Born in West Virginia, Pearl Buck (1892-1973) spent most of her childhood in Zhejiang, where her parents were missionaries. As a result, Buck was tutored by a Confucian scholar and spoke Chinese before she spoke English. She later returned to the US to attend college. After graduation Buck returned to China and married John Lossing Buck, a missionary. She spent almost half of her life in China, only moving back to the US in 1935.

Why is she famous?

The 1931 publication of her novel The Good Earth caused a sensation. The book, which tells the story of two downtrodden peasants Wang Lung and O-Lan, transformed Buck’s life and Americans’ perception of China, which, until then, was largely unknown to readers. It also won Buck numerous awards, among them the Pulitzer Prize and the Nobel Prize in Literature (she was the first American woman to win the award).
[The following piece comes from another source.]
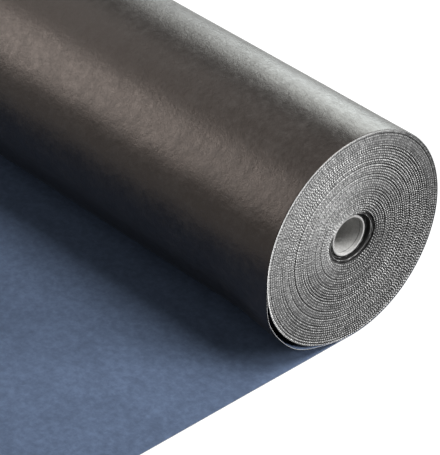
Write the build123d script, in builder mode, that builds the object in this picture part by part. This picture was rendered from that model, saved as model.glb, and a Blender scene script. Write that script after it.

But not everyone was a fan. Mao Zedong thought Buck’s works were anachronisms, exposing too much of China’s feudal past. Her books were banned and Buck was denounced as a proponent of American cultural imperialism. In 1972 Premier Zhou Enlai personally refused her a visa to visit the country.

Why is she in the news now?

Buck’s latest biography, Burying the Bones: Pearl Buck’s Life in China, written by Hilary Spurling, has been published, promising further insight into Buck’s unusual life. The Guardian writes: “Hilary Spurling has written an elegant and sympathetic portrait of one of the most extraordinary Americans of the 20th century.”